------ RECORDS FOR THE TASK ------
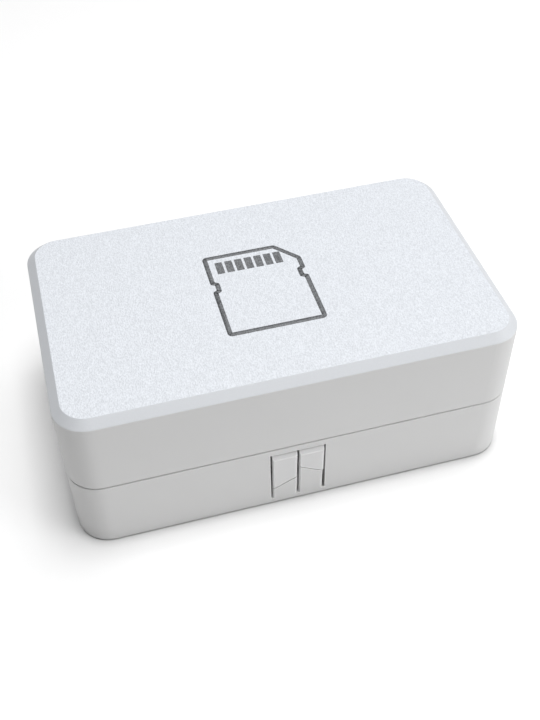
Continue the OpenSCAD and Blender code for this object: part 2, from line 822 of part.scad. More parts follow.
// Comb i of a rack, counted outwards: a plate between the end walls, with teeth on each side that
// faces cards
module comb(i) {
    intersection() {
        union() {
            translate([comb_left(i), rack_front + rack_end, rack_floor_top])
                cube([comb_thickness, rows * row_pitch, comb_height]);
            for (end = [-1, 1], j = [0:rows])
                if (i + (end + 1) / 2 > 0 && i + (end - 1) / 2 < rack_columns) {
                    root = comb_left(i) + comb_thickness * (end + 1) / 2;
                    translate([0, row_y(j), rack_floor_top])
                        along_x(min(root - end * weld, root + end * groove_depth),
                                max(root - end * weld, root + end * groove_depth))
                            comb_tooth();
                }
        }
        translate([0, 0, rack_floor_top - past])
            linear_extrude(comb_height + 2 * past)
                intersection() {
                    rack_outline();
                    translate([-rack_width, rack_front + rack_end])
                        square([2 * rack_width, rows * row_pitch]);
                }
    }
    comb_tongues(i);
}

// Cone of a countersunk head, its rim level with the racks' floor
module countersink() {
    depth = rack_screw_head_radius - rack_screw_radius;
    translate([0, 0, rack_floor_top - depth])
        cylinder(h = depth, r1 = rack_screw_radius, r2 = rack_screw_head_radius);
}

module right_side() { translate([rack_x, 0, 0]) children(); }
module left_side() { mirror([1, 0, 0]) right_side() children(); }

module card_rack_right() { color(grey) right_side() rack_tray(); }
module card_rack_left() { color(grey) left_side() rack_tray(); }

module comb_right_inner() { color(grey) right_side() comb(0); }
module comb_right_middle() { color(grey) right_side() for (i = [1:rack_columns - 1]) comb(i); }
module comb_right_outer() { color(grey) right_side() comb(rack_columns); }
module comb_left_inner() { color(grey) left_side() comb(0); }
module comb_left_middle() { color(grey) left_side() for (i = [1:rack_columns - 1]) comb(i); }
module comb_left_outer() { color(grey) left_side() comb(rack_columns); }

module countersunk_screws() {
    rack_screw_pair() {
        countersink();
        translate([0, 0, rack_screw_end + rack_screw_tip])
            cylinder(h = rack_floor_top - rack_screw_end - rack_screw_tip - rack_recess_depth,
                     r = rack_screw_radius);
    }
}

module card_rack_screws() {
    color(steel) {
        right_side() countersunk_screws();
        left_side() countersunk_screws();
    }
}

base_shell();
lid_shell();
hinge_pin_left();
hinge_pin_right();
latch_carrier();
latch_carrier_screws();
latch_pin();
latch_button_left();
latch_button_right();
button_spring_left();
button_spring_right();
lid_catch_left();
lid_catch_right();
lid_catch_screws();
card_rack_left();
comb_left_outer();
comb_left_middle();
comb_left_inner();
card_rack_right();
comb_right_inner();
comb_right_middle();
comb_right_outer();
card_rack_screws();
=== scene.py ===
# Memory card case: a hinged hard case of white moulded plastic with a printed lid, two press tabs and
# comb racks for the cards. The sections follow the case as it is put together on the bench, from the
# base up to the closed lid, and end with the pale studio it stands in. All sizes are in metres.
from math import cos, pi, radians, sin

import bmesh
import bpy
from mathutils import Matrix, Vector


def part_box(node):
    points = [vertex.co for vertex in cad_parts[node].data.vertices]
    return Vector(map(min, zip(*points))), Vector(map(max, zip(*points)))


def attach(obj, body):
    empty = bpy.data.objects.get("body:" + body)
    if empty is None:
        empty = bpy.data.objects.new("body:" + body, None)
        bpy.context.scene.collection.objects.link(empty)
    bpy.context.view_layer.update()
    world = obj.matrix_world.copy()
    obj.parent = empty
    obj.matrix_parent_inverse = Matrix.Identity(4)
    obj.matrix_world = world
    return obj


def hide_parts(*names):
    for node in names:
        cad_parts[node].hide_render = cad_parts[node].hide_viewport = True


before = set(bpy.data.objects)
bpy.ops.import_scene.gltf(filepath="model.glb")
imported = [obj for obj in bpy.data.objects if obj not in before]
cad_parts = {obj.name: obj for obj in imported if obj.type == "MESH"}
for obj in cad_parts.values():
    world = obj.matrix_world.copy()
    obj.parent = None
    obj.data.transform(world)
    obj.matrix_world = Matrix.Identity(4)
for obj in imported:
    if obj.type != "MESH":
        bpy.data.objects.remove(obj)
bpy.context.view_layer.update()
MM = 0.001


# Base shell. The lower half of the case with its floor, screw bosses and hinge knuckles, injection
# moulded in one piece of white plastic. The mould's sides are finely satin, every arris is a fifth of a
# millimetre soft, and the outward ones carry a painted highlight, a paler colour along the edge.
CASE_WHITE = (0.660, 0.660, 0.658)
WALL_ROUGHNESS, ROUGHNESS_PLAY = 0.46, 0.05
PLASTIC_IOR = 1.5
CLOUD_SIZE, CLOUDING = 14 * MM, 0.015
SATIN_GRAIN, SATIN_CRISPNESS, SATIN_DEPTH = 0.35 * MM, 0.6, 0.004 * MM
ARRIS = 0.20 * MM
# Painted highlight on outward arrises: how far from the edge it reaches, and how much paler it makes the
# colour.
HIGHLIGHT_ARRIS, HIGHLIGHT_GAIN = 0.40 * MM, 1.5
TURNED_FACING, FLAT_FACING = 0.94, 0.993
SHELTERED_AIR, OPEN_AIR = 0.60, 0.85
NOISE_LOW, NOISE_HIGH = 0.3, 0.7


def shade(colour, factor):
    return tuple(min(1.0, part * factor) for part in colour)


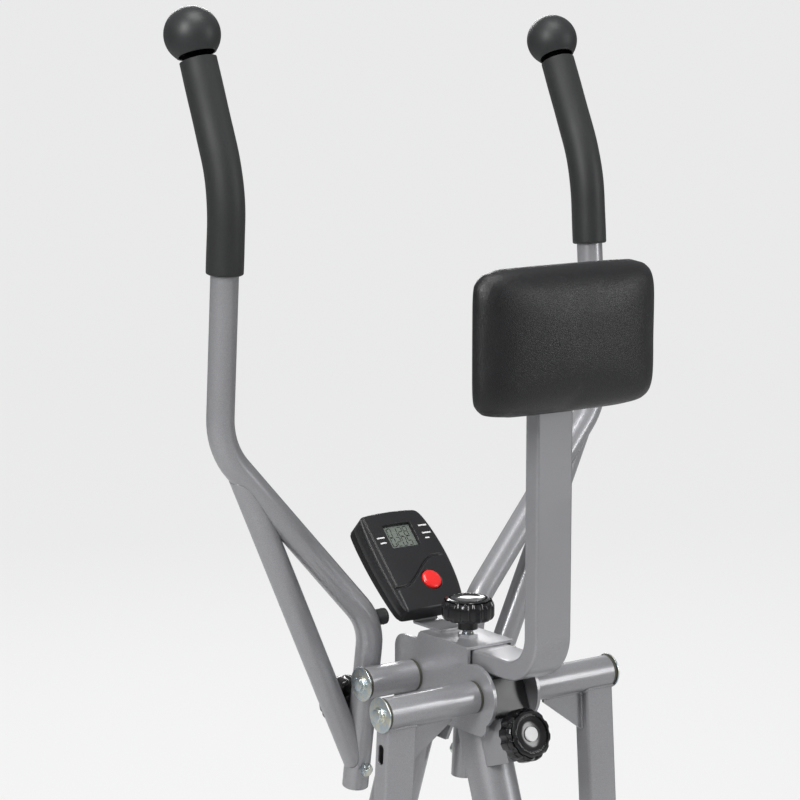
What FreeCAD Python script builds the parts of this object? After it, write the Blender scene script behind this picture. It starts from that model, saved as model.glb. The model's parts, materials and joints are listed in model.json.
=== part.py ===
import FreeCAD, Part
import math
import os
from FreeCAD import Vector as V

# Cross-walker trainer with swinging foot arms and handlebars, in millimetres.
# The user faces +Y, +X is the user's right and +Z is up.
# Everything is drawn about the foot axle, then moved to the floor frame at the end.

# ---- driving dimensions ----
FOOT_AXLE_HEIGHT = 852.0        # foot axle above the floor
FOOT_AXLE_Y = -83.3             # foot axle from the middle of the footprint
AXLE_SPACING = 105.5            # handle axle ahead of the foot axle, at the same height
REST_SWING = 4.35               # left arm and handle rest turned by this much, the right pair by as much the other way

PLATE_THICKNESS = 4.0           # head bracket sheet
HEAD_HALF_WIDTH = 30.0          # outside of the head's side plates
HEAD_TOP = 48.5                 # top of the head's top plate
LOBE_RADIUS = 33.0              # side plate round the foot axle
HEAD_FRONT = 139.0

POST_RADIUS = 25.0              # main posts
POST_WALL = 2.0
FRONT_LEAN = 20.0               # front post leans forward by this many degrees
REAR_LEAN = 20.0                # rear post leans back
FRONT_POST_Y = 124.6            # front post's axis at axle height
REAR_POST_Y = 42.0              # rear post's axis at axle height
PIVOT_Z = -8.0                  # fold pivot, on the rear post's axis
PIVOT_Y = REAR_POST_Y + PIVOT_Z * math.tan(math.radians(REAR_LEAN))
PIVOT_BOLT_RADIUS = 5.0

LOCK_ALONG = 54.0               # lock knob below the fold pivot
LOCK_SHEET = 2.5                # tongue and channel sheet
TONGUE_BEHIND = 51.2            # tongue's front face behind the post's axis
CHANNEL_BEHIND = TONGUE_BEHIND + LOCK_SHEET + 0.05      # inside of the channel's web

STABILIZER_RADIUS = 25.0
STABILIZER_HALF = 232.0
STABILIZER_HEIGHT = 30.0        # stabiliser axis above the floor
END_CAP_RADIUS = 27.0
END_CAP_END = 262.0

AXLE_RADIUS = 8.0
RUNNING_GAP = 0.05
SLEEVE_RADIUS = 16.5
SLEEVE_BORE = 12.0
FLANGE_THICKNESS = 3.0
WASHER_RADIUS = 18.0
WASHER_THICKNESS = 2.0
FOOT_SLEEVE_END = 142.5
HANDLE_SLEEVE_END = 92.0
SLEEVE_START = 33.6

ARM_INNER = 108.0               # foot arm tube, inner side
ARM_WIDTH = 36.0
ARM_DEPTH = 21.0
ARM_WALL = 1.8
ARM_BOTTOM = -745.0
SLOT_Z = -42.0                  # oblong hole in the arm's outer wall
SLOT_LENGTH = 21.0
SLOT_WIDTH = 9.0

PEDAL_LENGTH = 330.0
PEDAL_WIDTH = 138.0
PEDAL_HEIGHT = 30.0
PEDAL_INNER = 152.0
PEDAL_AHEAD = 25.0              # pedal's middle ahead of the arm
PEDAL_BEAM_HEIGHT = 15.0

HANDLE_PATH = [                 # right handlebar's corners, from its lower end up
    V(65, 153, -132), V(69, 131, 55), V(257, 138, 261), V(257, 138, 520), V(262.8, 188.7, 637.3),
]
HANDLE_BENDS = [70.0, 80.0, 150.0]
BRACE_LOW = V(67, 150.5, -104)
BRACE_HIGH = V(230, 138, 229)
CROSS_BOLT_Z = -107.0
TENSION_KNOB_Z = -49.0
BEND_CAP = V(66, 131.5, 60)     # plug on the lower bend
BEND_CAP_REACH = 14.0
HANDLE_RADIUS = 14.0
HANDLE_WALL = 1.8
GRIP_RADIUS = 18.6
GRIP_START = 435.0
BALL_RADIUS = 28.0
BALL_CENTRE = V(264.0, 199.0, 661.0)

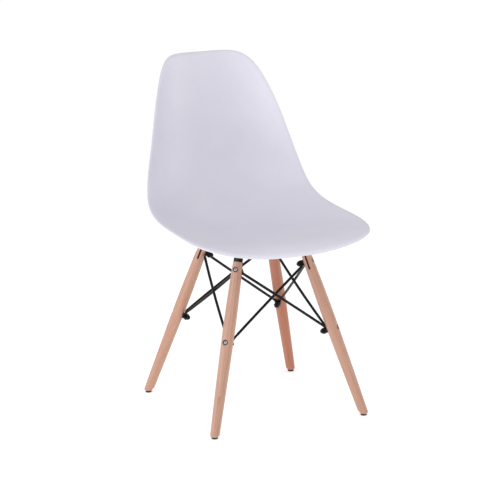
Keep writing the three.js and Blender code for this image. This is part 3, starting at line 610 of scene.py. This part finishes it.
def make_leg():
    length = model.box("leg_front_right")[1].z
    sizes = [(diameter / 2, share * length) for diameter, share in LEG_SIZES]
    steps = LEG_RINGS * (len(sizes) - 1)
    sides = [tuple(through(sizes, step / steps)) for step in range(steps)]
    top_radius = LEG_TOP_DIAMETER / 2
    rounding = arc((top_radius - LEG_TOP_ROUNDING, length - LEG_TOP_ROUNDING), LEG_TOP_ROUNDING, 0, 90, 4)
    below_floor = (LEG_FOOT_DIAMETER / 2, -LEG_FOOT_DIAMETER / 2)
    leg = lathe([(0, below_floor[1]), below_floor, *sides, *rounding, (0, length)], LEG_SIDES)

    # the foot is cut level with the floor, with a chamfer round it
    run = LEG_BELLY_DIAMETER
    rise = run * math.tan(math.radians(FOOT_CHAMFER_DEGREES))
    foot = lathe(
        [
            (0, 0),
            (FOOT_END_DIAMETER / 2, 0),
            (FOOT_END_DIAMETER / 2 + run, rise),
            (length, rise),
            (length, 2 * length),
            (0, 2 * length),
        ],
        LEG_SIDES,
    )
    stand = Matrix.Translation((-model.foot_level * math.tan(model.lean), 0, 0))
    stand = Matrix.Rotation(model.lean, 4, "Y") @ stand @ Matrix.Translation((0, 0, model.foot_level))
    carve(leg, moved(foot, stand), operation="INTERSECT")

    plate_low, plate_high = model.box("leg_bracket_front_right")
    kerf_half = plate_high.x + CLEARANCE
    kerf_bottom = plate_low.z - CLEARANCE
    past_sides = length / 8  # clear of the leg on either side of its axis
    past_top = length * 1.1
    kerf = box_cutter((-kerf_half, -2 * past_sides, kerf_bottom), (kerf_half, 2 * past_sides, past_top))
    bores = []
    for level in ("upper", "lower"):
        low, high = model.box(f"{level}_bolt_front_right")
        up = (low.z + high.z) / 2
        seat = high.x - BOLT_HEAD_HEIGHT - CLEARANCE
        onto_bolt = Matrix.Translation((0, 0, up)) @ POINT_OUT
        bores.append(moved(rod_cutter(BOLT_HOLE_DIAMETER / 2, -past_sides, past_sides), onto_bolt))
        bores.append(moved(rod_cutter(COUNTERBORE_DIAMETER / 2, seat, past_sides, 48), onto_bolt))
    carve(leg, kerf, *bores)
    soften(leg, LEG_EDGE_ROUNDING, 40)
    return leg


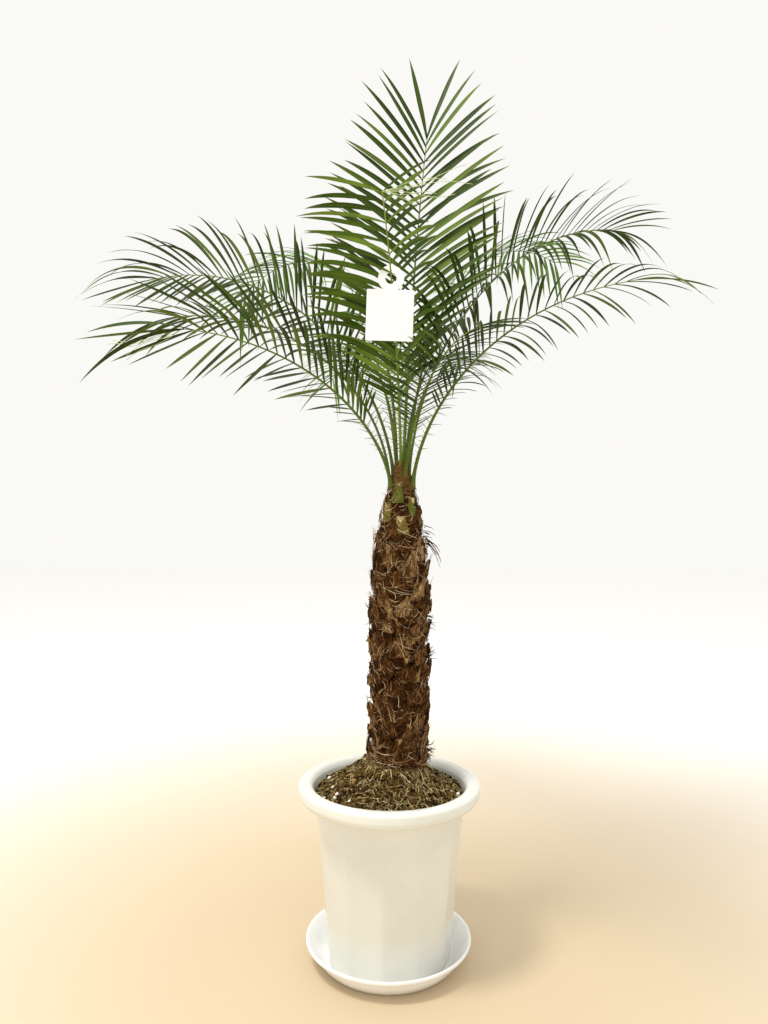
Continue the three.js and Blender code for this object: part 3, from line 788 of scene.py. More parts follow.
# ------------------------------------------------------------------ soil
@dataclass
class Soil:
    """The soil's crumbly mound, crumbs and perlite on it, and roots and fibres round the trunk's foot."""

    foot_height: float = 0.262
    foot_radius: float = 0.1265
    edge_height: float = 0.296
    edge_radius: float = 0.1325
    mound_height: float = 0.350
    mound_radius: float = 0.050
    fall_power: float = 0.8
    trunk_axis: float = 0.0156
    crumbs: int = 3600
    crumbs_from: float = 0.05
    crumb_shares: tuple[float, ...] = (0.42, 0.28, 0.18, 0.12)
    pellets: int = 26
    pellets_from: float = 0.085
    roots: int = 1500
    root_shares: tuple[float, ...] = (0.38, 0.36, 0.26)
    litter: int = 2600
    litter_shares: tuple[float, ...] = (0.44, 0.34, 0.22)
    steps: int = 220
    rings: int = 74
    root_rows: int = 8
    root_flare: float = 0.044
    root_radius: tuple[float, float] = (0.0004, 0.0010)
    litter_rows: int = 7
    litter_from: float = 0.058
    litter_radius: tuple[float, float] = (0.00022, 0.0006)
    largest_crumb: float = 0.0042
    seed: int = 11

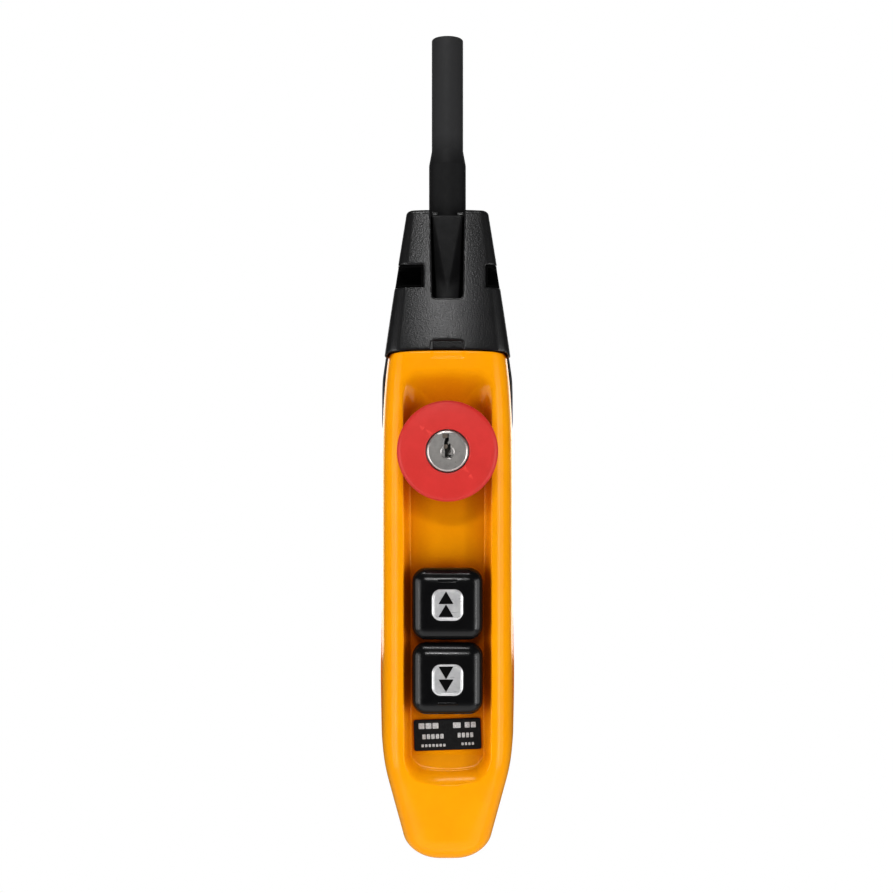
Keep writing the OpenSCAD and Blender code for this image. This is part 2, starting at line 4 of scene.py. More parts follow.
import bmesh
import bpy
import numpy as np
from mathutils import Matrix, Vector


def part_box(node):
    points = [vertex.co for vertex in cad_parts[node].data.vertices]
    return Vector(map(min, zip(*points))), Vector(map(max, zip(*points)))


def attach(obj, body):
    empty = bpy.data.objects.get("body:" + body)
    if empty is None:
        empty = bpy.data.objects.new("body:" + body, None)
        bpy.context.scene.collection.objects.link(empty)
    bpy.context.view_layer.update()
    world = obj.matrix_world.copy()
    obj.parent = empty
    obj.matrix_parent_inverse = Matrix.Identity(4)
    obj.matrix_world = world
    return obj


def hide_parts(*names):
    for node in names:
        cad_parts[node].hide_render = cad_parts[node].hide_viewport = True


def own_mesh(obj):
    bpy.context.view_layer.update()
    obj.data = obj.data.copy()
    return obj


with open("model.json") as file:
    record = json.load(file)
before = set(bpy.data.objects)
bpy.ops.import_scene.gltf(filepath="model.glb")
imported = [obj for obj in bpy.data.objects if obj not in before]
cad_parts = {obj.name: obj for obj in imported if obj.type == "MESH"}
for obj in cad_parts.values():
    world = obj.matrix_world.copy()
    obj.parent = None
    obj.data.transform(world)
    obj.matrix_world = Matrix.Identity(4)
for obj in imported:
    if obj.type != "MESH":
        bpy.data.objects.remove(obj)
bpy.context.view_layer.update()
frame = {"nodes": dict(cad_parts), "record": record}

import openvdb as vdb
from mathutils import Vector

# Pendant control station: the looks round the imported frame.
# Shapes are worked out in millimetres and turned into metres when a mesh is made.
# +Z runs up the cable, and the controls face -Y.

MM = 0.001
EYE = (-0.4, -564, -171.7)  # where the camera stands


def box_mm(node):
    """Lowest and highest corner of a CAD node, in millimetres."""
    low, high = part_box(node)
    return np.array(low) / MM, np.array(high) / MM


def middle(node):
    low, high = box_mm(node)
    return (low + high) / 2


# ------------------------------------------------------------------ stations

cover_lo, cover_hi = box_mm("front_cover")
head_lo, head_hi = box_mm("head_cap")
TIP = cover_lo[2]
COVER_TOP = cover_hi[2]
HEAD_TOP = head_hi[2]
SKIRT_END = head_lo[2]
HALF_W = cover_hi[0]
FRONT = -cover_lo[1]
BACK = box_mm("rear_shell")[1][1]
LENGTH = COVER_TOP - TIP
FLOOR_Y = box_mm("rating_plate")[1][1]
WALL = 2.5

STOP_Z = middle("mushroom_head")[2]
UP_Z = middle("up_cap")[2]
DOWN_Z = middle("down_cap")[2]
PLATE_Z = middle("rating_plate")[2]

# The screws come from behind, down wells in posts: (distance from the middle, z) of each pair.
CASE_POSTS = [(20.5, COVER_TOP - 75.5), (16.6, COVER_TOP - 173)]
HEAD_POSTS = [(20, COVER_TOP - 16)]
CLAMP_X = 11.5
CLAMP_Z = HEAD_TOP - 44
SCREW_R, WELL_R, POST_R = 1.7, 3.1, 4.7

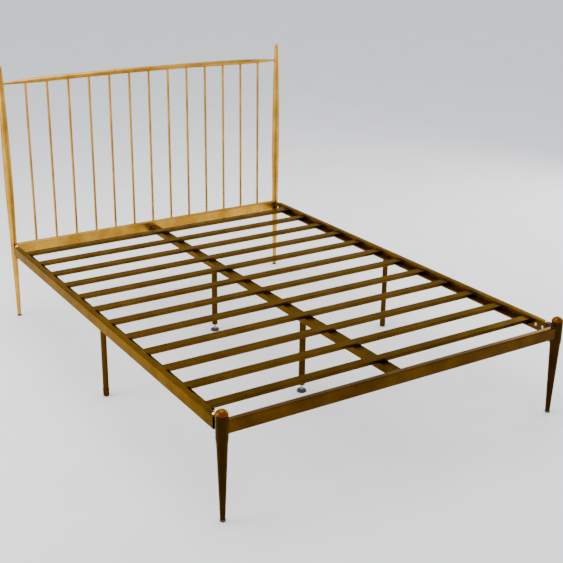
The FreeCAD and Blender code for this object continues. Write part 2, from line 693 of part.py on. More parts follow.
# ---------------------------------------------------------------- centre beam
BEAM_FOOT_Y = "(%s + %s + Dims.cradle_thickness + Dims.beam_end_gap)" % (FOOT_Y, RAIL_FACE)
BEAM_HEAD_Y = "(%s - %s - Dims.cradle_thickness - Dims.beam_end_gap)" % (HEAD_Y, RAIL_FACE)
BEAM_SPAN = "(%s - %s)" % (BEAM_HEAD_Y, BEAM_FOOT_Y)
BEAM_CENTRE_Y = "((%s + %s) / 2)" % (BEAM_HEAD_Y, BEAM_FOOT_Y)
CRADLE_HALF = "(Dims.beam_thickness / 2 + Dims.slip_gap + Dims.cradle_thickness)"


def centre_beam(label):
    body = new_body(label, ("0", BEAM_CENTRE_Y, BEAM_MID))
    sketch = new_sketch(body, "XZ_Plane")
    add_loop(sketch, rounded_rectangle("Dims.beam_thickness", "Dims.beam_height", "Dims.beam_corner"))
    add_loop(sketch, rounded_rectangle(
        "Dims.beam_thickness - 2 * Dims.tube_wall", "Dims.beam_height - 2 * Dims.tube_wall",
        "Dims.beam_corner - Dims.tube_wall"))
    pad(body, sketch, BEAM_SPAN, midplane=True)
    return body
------
**WORK TO COMPLETE**
Quote the listing above, but only from the line that shows "Continue the three.js" through the line that shows "crumbly mound, crumbs".

**CORRECT ANSWER**
Continue the three.js and Blender code for this object: part 3, from line 788 of scene.py. More parts follow.
# ------------------------------------------------------------------ soil
@dataclass
class Soil:
    """The soil's crumbly mound, crumbs and perlite on it, and roots and fibres round the trunk's foot."""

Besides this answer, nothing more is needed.